_Given problem_.
Only the lines from the start of the data through the one containing "return material, nodes, links, shader" belong in your answer; return them exactly.

Start Information shown

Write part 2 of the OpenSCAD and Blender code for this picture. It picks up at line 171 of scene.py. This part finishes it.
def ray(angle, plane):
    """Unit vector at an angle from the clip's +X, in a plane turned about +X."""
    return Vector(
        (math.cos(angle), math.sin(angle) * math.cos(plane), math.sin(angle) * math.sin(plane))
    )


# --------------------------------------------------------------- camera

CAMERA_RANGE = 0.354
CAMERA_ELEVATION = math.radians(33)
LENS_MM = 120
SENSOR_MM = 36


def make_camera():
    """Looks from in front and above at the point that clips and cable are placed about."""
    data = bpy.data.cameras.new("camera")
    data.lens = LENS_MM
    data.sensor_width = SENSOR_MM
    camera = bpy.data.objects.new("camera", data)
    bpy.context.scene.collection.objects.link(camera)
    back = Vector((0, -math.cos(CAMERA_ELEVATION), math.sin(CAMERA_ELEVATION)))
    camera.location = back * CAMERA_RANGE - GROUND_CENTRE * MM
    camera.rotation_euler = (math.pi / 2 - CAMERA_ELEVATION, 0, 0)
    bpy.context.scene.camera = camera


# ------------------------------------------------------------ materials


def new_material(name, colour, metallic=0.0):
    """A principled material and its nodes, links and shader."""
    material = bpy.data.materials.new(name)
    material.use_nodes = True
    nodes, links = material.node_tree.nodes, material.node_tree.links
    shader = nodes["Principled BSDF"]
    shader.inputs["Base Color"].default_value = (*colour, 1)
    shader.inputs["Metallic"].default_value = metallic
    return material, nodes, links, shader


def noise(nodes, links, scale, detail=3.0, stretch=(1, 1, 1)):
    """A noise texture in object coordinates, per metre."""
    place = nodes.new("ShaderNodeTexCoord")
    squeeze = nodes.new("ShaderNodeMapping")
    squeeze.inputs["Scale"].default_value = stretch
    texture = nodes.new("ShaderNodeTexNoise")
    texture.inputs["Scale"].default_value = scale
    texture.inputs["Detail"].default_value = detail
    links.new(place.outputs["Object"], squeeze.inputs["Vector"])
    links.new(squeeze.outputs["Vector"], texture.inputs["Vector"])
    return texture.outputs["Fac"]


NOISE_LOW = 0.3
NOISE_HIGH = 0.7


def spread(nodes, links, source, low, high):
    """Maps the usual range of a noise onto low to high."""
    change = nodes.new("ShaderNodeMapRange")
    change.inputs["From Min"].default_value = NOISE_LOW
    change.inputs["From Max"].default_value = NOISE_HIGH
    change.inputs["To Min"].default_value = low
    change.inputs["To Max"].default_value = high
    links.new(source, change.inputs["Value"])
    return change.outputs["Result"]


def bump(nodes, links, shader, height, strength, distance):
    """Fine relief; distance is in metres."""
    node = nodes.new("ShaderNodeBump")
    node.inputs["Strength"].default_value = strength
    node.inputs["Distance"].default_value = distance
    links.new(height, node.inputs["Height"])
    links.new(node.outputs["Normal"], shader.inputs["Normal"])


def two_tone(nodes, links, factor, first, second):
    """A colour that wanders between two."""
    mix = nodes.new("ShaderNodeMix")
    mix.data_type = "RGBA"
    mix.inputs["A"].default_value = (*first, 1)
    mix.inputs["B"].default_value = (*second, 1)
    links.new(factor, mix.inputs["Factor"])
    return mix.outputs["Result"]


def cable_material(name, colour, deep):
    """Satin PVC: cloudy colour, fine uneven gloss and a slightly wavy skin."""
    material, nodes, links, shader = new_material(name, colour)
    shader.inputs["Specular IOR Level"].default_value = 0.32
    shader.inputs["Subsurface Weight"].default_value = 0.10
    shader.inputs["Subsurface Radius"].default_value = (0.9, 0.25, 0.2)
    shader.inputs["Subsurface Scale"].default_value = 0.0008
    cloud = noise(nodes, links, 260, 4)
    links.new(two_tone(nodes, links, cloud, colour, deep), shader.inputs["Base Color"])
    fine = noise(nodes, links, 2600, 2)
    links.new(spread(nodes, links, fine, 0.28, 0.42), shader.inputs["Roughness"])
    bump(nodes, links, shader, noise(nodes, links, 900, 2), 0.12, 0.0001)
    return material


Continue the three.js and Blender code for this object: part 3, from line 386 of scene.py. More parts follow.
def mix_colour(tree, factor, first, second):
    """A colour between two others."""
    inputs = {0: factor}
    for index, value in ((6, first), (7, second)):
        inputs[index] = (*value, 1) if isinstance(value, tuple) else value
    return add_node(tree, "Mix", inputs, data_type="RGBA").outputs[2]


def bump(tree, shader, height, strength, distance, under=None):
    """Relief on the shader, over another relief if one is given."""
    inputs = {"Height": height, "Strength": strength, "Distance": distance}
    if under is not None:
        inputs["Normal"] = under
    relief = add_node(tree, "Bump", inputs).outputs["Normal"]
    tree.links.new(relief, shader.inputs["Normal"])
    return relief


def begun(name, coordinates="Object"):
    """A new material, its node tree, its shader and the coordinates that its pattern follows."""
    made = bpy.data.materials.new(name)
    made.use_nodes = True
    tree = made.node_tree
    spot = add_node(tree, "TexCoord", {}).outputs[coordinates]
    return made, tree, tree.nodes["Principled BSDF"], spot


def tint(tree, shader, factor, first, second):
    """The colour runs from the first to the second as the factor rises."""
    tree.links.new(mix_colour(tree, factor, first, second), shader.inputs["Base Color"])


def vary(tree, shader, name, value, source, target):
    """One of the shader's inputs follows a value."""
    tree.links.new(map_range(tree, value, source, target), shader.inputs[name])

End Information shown

_Complete output_.
Write part 2 of the OpenSCAD and Blender code for this picture. It picks up at line 171 of scene.py. This part finishes it.
def ray(angle, plane):
    """Unit vector at an angle from the clip's +X, in a plane turned about +X."""
    return Vector(
        (math.cos(angle), math.sin(angle) * math.cos(plane), math.sin(angle) * math.sin(plane))
    )


# --------------------------------------------------------------- camera

CAMERA_RANGE = 0.354
CAMERA_ELEVATION = math.radians(33)
LENS_MM = 120
SENSOR_MM = 36


def make_camera():
    """Looks from in front and above at the point that clips and cable are placed about."""
    data = bpy.data.cameras.new("camera")
    data.lens = LENS_MM
    data.sensor_width = SENSOR_MM
    camera = bpy.data.objects.new("camera", data)
    bpy.context.scene.collection.objects.link(camera)
    back = Vector((0, -math.cos(CAMERA_ELEVATION), math.sin(CAMERA_ELEVATION)))
    camera.location = back * CAMERA_RANGE - GROUND_CENTRE * MM
    camera.rotation_euler = (math.pi / 2 - CAMERA_ELEVATION, 0, 0)
    bpy.context.scene.camera = camera


# ------------------------------------------------------------ materials


def new_material(name, colour, metallic=0.0):
    """A principled material and its nodes, links and shader."""
    material = bpy.data.materials.new(name)
    material.use_nodes = True
    nodes, links = material.node_tree.nodes, material.node_tree.links
    shader = nodes["Principled BSDF"]
    shader.inputs["Base Color"].default_value = (*colour, 1)
    shader.inputs["Metallic"].default_value = metallic
    return material, nodes, links, shader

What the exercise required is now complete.